Los Angeles

Last Strawberries on Route 66? Rancho Cucamonga Farm Faces Bulldozer

AI Assisted Icon
Published on April 26, 2026
Last Strawberries on Route 66? Rancho Cucamonga Farm Faces BulldozerSource: Janet Hudson, CC BY 2.0, via Wikimedia Commons

This spring, Nicolson Farms, the small strawberry stand along historic Route 66 in Rancho Cucamonga, is heading into what could be its final harvest. The family that runs the patch says the land they lease is now wrapped up in a deal with a developer that wants to swap berry fields for apartment buildings.

A farmer racing the calendar

As reported by the Chicago Tribune, farm operator Kyle Nicolson says he planted early last fall and pushed the season forward because his lease kept rolling over month to month. “There probably won’t be any of these farms in five to 10 years unless the grower owns the land,” Nicolson told the paper.

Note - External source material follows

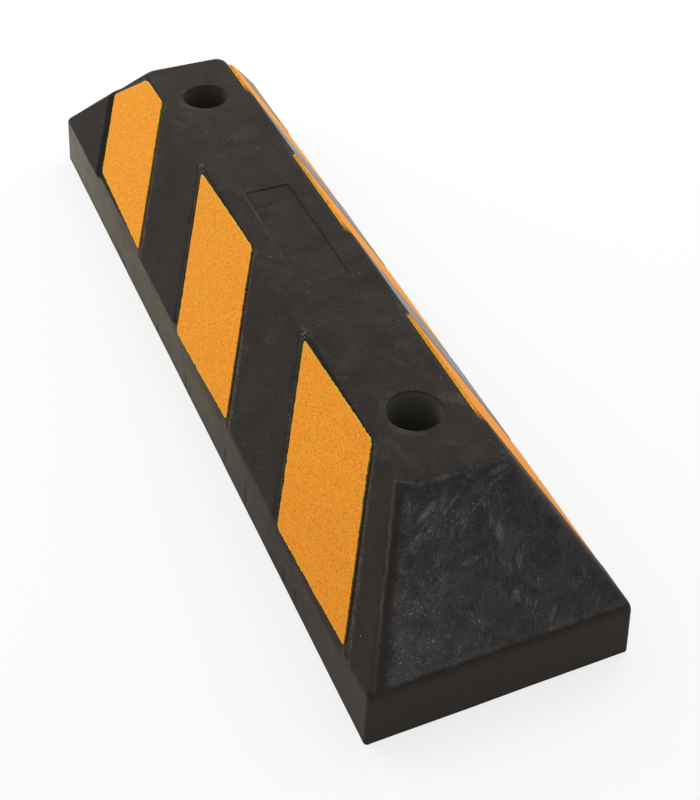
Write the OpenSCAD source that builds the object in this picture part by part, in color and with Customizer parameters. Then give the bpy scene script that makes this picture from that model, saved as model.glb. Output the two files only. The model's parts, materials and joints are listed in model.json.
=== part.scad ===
// Rubber wheel stop: one moulded block with reflective strips laid in slanted pockets on its long sides.
// The origin is at the middle of the underside, X runs along the block and Z points up.

/* [Block] */
// Length of the block at the floor
block_l = 550; // [500:5:620]
// Width of the block at the floor
block_w = 148; // [130:1:180]
// Height of the block
block_h = 98; // [85:1:120]
// Height of the steep base walls
base_h = 34; // [25:1:45]
// How far the base walls lean in over their height
base_draft = 1.8; // [0.5:0.1:4]
// Length of the flat top, to where its edges would be if they were sharp
top_l = 416; // [385:1:470]
// Width of the flat top, to where its edges would be if they were sharp
top_w = 60; // [50:1:80]
// Radius of the upright corners at the floor
foot_r = 2; // [0.5:0.5:6]
// Radius of the corners at the top of the base walls, where the hips start
hip_r = 3; // [1:0.5:8]
// Radius of the flat top's corners, seen from above
top_r = 6; // [3:0.5:12]
// Radius of the edge all round the flat top
edge_r = 4; // [1:0.5:6]

/* [Fixing holes] */
// Distance between the middles of the two holes
hole_pitch = 325; // [260:5:340]
// Diameter of the wide upper part, which takes the bolt head and its spanner
head_d = 29; // [22:0.5:34]
// Depth of the wide upper part
head_depth = 60; // [35:1:70]
// Diameter of the bolt hole below it
bolt_d = 16; // [10:0.5:20]

/* [Strips] */
// Distance from the middle of one strip to the middle of the next
strip_pitch = 170; // [150:1:180]
// Width of a strip along the block
strip_w = 88; // [70:1:100]
// Thickness of a strip
strip_t = 0.8; // [0.4:0.1:1.2]
// Angle between a strip's sides and a line straight up the slope
strip_lean = 41; // [20:1:45]
// Angle at which a strip's ends rise along the block
strip_rise = 2; // [0:0.5:4]
// How far the row of strips is set off the middle of the block
strip_shift = -7; // [-12:1:5]
// Angle between the cut corner of the first strip and a line straight up the slope
cut_lean = 46; // [42:1:50]
// Distance along the top from the block's hip to that cut
cut_gap = 9.5; // [6:0.5:14]
// How far the first strip's far foot corner lies above the edge of the base wall
first_foot = 4.9; // [0:0.1:8]
// Angle at which the first strip's foot falls along the block from there
first_fall = 2.2; // [0:0.1:3]

/* [Pockets] */
// Depth of a pocket below the face of the long side
pocket_depth = 2.2; // [1.6:0.1:4]
// Width of the sloping wall along each side of a pocket
pocket_ramp = 4.5; // [1:0.5:6]
// Gap between a strip's sides and the foot of the pocket's walls
side_gap = 0.3; // [0.1:0.1:1]
// Gap between a strip's ends and the edges that the pocket runs out over
end_gap = 0.3; // [0.1:0.1:1]

/* [Label recess] */
// Length of the blank recess on the top
label_l = 96; // [60:1:140]
// Width of the recess
label_w = 28; // [18:1:36]
// Depth of the recess
label_depth = 0.6; // [0.3:0.1:2]
// Radius of the recess's corners
label_r = 2; // [0.5:0.5:5]

/* [Hidden] */
strip_count = 3;
over = 5;        // how far a cutter reaches past the surface that it opens
sliver = 0.01;   // thickness of the outlines that the block is drawn through
edge_steps = 5;  // outlines in the rounded edge of the top

// The long side's face, from the top of the base wall to the flat top
side_base_y = block_w / 2 - base_draft;
side_rise = block_h - base_h;
side_run = side_base_y - top_w / 2;
side_l = sqrt(side_rise * side_rise + side_run * side_run);
side_slope = atan2(side_rise, side_run);
wall_slope = atan2(base_h, base_draft);
end_slope = atan2(side_rise, block_l / 2 - base_draft - top_l / 2);

// The outer face of a strip, and where it would meet the base wall and the flat top
strip_depth = pocket_depth - strip_t;
strip_low = -strip_depth / tan(wall_slope - side_slope) + end_gap;
strip_high = side_l + strip_depth / tan(side_slope) - end_gap;
strip_step = strip_w * tan(strip_rise) / (1 + tan(strip_rise) * tan(strip_lean));
strip_across = strip_w * cos(strip_lean);

// Half the length or width of the block a turn of the rounded top edge down from the flat top
function edge_drop(turn) = edge_r * (1 - cos(turn));
function edge_half(half, slope, turn) = turn < slope
    ? half - edge_r * tan(slope / 2) + edge_r * sin(turn)
    : half + edge_drop(turn) / tan(slope);

// Middle of a strip along the block, and the place of a strip's side at a height up the slope
function strip_mid(number) = strip_shift + (number - (strip_count + 1) / 2) * strip_pitch;
function strip_side_x(middle, up) = middle - tan(strip_lean) * (up - side_l / 2);

module outline(length, width, radius, z) {
    translate([0, 0, z])
        linear_extrude(sliver)
            offset(r = radius, $fn = 32)
                square([length - 2 * radius, width - 2 * radius], center = true);
}

module blank() {
    hull() {
        outline(block_l, block_w, foot_r, 0);
        outline(block_l - 2 * base_draft, block_w - 2 * base_draft, hip_r, base_h);
        for (step = [0 : edge_steps]) {
            turn = side_slope * step / edge_steps;
            outline(
                2 * edge_half(top_l / 2, end_slope, turn),
                2 * edge_half(top_w / 2, side_slope, turn),
                top_r,
                block_h - edge_drop(turn) - sliver
            );
        }
    }
}

// Lays its children on the front face: X along the block, Y up the slope, Z out of the face
module on_front() {
    translate([0, -side_base_y, base_h]) rotate([side_slope, 0, 0]) children();
}

module pocket(number) {
    foot = strip_across / 2 + side_gap;
    mouth = foot + pocket_ramp * (pocket_depth + over) / pocket_depth;
    on_front()
        translate([strip_mid(number), side_l / 2, 0])
            rotate([0, 0, strip_lean])
                rotate([90, 0, 0])
                    linear_extrude(2 * side_l, center = true)
                        polygon([[-foot, -pocket_depth], [foot, -pocket_depth], [mouth, over], [-mouth, over]]);
}

module fixing_hole() {
    translate([0, 0, -over]) cylinder(h = block_h - head_depth + 2 * over, d = bolt_d, $fn = 64);
    translate([0, 0, block_h - head_depth]) cylinder(h = head_depth + over, d = head_d, $fn = 96);
}

module label_recess() {
    translate([0, 0, block_h - label_depth])
        linear_extrude(label_depth + over)
            offset(r = label_r, $fn = 32)
                square([label_l - 2 * label_r, label_w - 2 * label_r], center = true);
}

module body() {
    color([0.2, 0.19, 0.18])
        difference() {
            blank();
            for (number = [1 : strip_count]) {
                pocket(number);
                mirror([0, 1, 0]) pocket(number);
            }
            for (side = [-1, 1]) translate([side * hole_pitch / 2, 0, 0]) fixing_hole();
            label_recess();
        }
}

module strip_outline(number) {
    far = strip_mid(number) - strip_w / 2;
    near = strip_mid(number) + strip_w / 2;
    difference() {
        polygon([
            [strip_side_x(far, strip_low), strip_low],
            [strip_side_x(near, strip_low + strip_step), strip_low + strip_step],
            [strip_side_x(near, strip_high), strip_high],
            [strip_side_x(far, strip_high - strip_step), strip_high - strip_step]
        ]);
        if (number == 1) {
            hip_cut();
            foot_cut();
        }
    }
}

// Everything beyond the cut that keeps the first strip inside the hip at the far end
module hip_cut() {
    translate([cut_gap - top_l / 2, side_l])
        rotate(90 - cut_lean)
            translate([-side_l, 0]) square([2 * side_l, side_l]);
}

// Everything below the foot of the first strip, which stops short of the base wall
module foot_cut() {
    far = strip_mid(1) - strip_w / 2;
    translate([strip_side_x(far, first_foot), first_foot])
        rotate(-first_fall)
            translate([-side_l, -side_l]) square([4 * side_l, side_l]);
}

module front_strip(number) {
    color([0.96, 0.62, 0.16])
        on_front()
            translate([0, 0, -pocket_depth]) linear_extrude(strip_t) strip_outline(number);
}

module back_strip(number) {
    mirror([0, 1, 0]) front_strip(number);
}

body();
for (number = [1 : strip_count]) {
    front_strip(number);
    back_strip(number);
}
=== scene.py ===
import json
import math
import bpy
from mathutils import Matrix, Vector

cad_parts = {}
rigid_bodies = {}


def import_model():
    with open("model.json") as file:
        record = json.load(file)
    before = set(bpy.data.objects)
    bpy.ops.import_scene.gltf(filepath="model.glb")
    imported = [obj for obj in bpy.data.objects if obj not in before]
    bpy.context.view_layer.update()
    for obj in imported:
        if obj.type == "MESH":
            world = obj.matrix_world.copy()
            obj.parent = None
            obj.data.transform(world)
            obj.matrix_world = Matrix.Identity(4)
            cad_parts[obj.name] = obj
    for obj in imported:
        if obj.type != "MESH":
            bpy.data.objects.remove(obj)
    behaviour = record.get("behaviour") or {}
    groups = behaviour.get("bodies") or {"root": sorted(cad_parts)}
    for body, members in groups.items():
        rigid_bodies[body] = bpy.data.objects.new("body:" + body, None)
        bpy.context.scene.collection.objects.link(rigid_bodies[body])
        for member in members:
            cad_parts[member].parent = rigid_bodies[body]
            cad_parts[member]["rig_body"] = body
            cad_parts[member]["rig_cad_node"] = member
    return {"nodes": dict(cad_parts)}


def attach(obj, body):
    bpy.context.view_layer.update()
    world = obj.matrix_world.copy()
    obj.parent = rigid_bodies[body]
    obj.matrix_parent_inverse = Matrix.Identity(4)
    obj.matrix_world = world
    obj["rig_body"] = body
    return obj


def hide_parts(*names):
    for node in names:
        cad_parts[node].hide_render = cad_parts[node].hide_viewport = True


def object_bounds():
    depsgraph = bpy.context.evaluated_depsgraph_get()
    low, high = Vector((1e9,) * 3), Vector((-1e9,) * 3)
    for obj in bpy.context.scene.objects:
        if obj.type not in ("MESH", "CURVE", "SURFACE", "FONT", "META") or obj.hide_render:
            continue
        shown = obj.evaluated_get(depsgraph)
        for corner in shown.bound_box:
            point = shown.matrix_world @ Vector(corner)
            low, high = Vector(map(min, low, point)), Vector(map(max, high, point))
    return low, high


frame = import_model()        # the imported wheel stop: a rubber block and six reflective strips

from types import SimpleNamespace

import bmesh
import bpy
from mathutils import Matrix, Vector, noise

cadLow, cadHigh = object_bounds()
print("frame loaded, CAD box", [round(side, 4) for side in cadHigh - cadLow])

# Small helpers


def pickPiece(piece):
    bpy.ops.object.select_all(action="DESELECT")
    piece.select_set(True)
    bpy.context.view_layer.objects.active = piece


def startEdit(piece, mode="FACE"):
    pickPiece(piece)
    bpy.ops.object.mode_set(mode="EDIT")
    bpy.ops.mesh.select_mode(type=mode)


def endEdit():
    bpy.ops.object.mode_set(mode="OBJECT")


def selectWhere(piece, kind, test):
    bpy.ops.mesh.select_mode(type=kind)
    bpy.ops.mesh.select_all(action="DESELECT")
    mesh = bmesh.from_edit_mesh(piece.data)
    if kind == "VERT":
        for vert in mesh.verts:
            vert.select = test(vert.co)
    elif kind == "EDGE":
        for edge in mesh.edges:
            edge.select = all(test(vert.co) for vert in edge.verts)
    else:
        for face in mesh.faces:
            face.select = test(face.calc_center_median(), face.normal)
    mesh.select_flush_mode()
    bmesh.update_edit_mesh(piece.data)


def faceOutwards():
    bpy.ops.mesh.select_all(action="SELECT")
    bpy.ops.mesh.normals_make_consistent(inside=False)


def applyModifier(piece, kind, **settings):
    pickPiece(piece)
    modifier = piece.modifiers.new(kind.lower(), kind)
    for name, value in settings.items():
        setattr(modifier, name, value)
    bpy.ops.object.modifier_apply(modifier=modifier.name)


def applyPlace(piece):
    pickPiece(piece)
    bpy.ops.object.transform_apply(location=True, rotation=True, scale=True)


def removePiece(piece):
    bpy.data.objects.remove(piece, do_unlink=True)


def softStep(low, high, value):
    share = min(1, max(0, (value - low) / (high - low)))
    return share * share * (3 - 2 * share)


# The rubber block

block = {
    "baseHeight": 0.034,     # top of the steep walls
    "draft": 0.0018,         # how far those walls lean in
    "topLength": 0.416,      # flat top, to where its edges would be if sharp
    "topWidth": 0.060,
    "footRadius": 0.002,     # upright corners at the floor
    "hipRadius": 0.003,      # corners at the top of the walls, where the hips start
    "topRadius": 0.006,      # corners of the flat top, seen from above
    "cornerSteps": 8,
    "edgeRadius": 0.004,     # rounded edge of the flat top
    "edgeSteps": 6,
    "shoulder": 0.0024,      # soft edge between walls and slopes
    "footEdge": 0.0006,
    "softSteps": 4,          # steps in those two
    "settle": 0.018,         # height on the walls from which they are pulled down under the pockets
    "sliceX": 0.005,         # spacing of the cuts that let the faces be uneven
    "sliceY": 0.006,
    "sliceZ": 0.006,
    "sliceWeld": 0.0004,     # a cut this close to a point goes through it
    "uneven": 0.00022,       # depth of the moulding's slow waves
    "waves": ((22, 0.5), (75, 0.25)),    # their scales and shares
    "wavesFrom": (0.05, 0.02, 0.01),     # distance along, across and up over which they set in
    "sharpAngle": math.radians(32),      # edges sharper than this aren't shaded smooth
}
pocket = {
    "pitch": 0.170,
    "shift": -0.007,
    "stripWidth": 0.088,
    "lean": math.radians(41),
    "depth": 0.0022,
    "sideGap": 0.0003,
    "farRamp": 0.0044,       # sloping wall on the far side, across the stripe
    "nearRamp": 0.0045,
    # share of the ramp crossed, share of the depth kept: soft at the foot and at the crest
    "profile": [(-0.12, 1.0), (0.12, 0.94), (0.5, 0.5), (0.88, 0.06), (1.12, 0.0)],
}
groove = {
    "depth": 0.0005,
    "fade": 0.008,           # height over which it fades out towards the wall and the top
    "topGap": 0.002,
    "faceGap": 0.0008,       # a point this close to an end face's plane is on it
    # distance from the hip across the end face, share of the depth
    "profile": [(0.0008, 0.0), (0.0018, 0.8), (0.0026, 1.0), (0.0036, 0.7), (0.0052, 0.0)],
}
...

Hospital sale and development plan

The Nicolson family leases the property from San Antonio Regional Hospital, which told ABC7 it has reached an agreement to sell the parcel to a developer called Fore Property. According to ABC7, the company is eyeing a large apartment complex for the site, and the city still has to run the proposal through environmental review before anything moves ahead.

Site details and what’s at stake

State filings reviewed by the Chicago Tribune show Fore Property is planning a 308-unit building with ground-floor retail. The Tribune also reported that the farm covers roughly nine acres, that strawberries at the stand go for $6 a basket and $53 for a full box, and that the family kicked off the 2026 season with an Instagram announcement in early January.

Part of a larger pattern

The tension on this corner of Route 66 mirrors a bigger statewide shift. The American Farmland Trust reports that California lost about 332,197 acres of agricultural land between 2017 and 2022, and AFT’s modeling warns that the total loss could reach about 797,358 acres by 2040. Tom Stein, AFT’s California regional director, wrote on the group’s site that “in California, we’re losing farms and ranches at an alarming rate.”

Neighbors push back

Regular customers and preservation advocates are not taking the potential loss quietly. They have launched petitions and turned out at meetings to argue that the stand should be protected as a local landmark. A Change.org petition and related outreach have gathered thousands of signatures from residents who say the farm is part of the Route 66 character that still clings to Foothill Boulevard.

What happens next

City planning staff are now reviewing the developer’s application, and environmental review is the next formal step before any rezoning or approvals, city officials told ABC7. The hospital has said that money from a sale would go toward a new maternity unit and a center for aging in the area, according to the same statement.

For the moment, families are still walking the rows and hauling away bright red berries from a corner of Route 66, while developers, hospital leaders and city staff sort out the future. What happens in Rancho Cucamonga will serve as a small but telling test of how California tries to meet housing demand without completely erasing its remaining small, local farms.